■ **Aim of the exercise**
Check each line for the word "scene" and give how many have it. Say nothing else.

■ **Extracted entries**
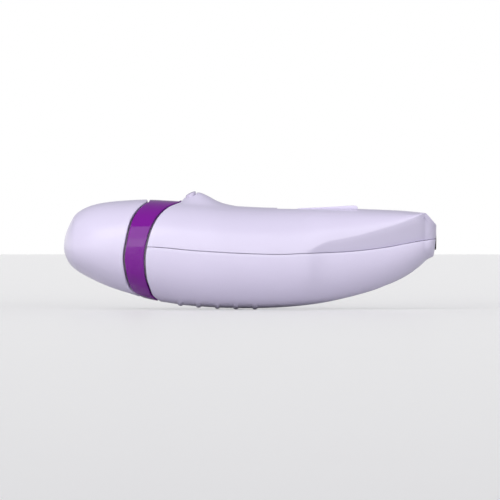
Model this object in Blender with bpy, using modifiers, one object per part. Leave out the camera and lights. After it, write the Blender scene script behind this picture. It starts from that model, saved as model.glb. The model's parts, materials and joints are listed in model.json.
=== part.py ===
"""Corded hand epilator: a detachable tweezing head with its cap, on a two-shell handle.

Frame: origin at the middle of the bounding box's base, +Z up towards the thumb switch,
the head points along -X and the tail along +X. Sizes below are in millimetres.
"""
import math

import bmesh
import bpy
from mathutils import Matrix, Vector

MM = 0.001

# Overall form
NOSE_X = -82.5
TAIL_X = 82.4
TAIL_CORNER_X = 77.4
TAIL_CORNER_R = 8.0
BELLY_END_Z = 23.6
CAP_WALL = 1.6
RING_WALL = 2.0
SHELL_WALL = 2.0
GAP = 0.3
EDGE_GAP = 0.9

# The upright band above the side seam: it grows into the faceted tail
HUMP_HALF_Y = 13.0
BAND_MIN = 0.8
BAND_TURN = 0.05
BAND_LEAN = 0.12

# Drive line: every gear axis lies at this height, in the plane of the spur gears
AXIS_Z = 29.0
MODULE = 0.7
PINION_TEETH = 10
CROWN_TEETH = 24
SPUR_TEETH = 12
DRIVE_TEETH = 38
DRUM_TEETH = 18
MESH_EASE = 0.15
SPUR_LOW_Y = -14.8
SPUR_HIGH_Y = -12.6
GEAR_AXLE_R = 1.25
DRUM_X = -64.8
DRIVE_X = DRUM_X + MODULE * (DRUM_TEETH + DRIVE_TEETH) / 2 + MESH_EASE
CROWN_X = DRIVE_X + MODULE * (DRIVE_TEETH + SPUR_TEETH) / 2 + MESH_EASE
CROWN_R = MODULE * CROWN_TEETH / 2
PINION_X = CROWN_X + CROWN_R

# Tweezer drum
DISC_COUNT = 12
DISC_R = 10.6
DISC_THICK = 0.5
DISC_PITCH = 1.95
DISC_FIRST_Y = -10.7
HUB_R = 4.5
HUB_HALF = 15.0
AXLE_R = 1.5
ARM_LOW_Y = 15.3
ARM_HIGH_Y = 16.5

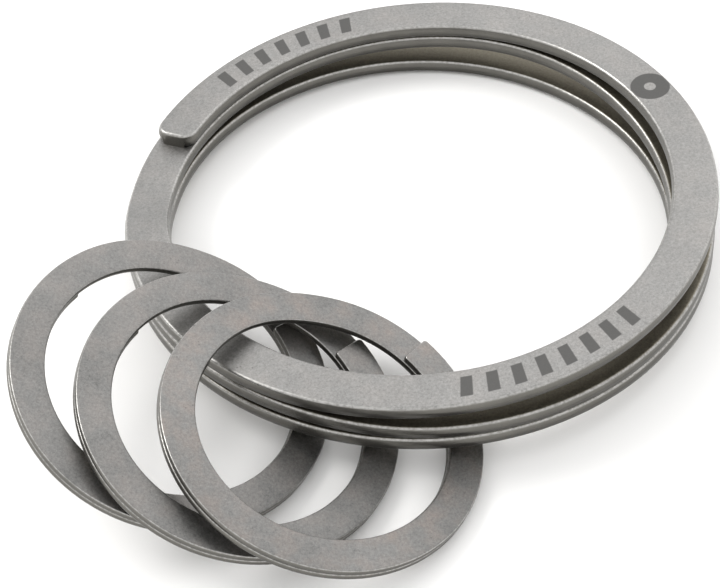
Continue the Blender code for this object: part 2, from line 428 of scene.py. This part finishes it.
class Wire:
    """A shader value; arithmetic on it adds Math nodes."""

    def __init__(self, graph, socket):
        self.graph = graph
        self.socket = socket

    def maths(self, operation, *values):
        return self.graph.node("ShaderNodeMath", {"operation": operation}, values)

    __add__, __radd__ = overload("ADD")
    __sub__, __rsub__ = overload("SUBTRACT")
    __mul__, __rmul__ = overload("MULTIPLY")
    __pow__, __rpow__ = overload("POWER")

    def maximum(self, other):
        return self.maths("MAXIMUM", self, other)

    def fraction(self):
        return self.maths("FRACT", self)

    def rise(self, low, high):
        """0 before low, 1 past high, straight between; low may be the larger of the two."""
        limits = {"Value": self, "From Min": low, "From Max": high}
        return self.graph.node("ShaderNodeMapRange", {"clamp": True}, limits)

    def below(self, limit, soft):
        """1 below the limit and 0 above it, with a soft edge."""
        return self.rise(limit + soft, limit - soft)

    def between(self, low, high, soft):
        """1 from low to high and 0 elsewhere, with soft edges."""
        return self.rise(low - soft, low + soft) * self.below(high, soft)

    def swing(self, amount):
        """Swing about 0 of a pattern that lies about one half."""
        return amount * (self - 0.5)

    def toward(self, other, factor):
        """From this value to the other as the factor goes from 0 to 1."""
        return self * (1.0 - factor) + other * factor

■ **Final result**
2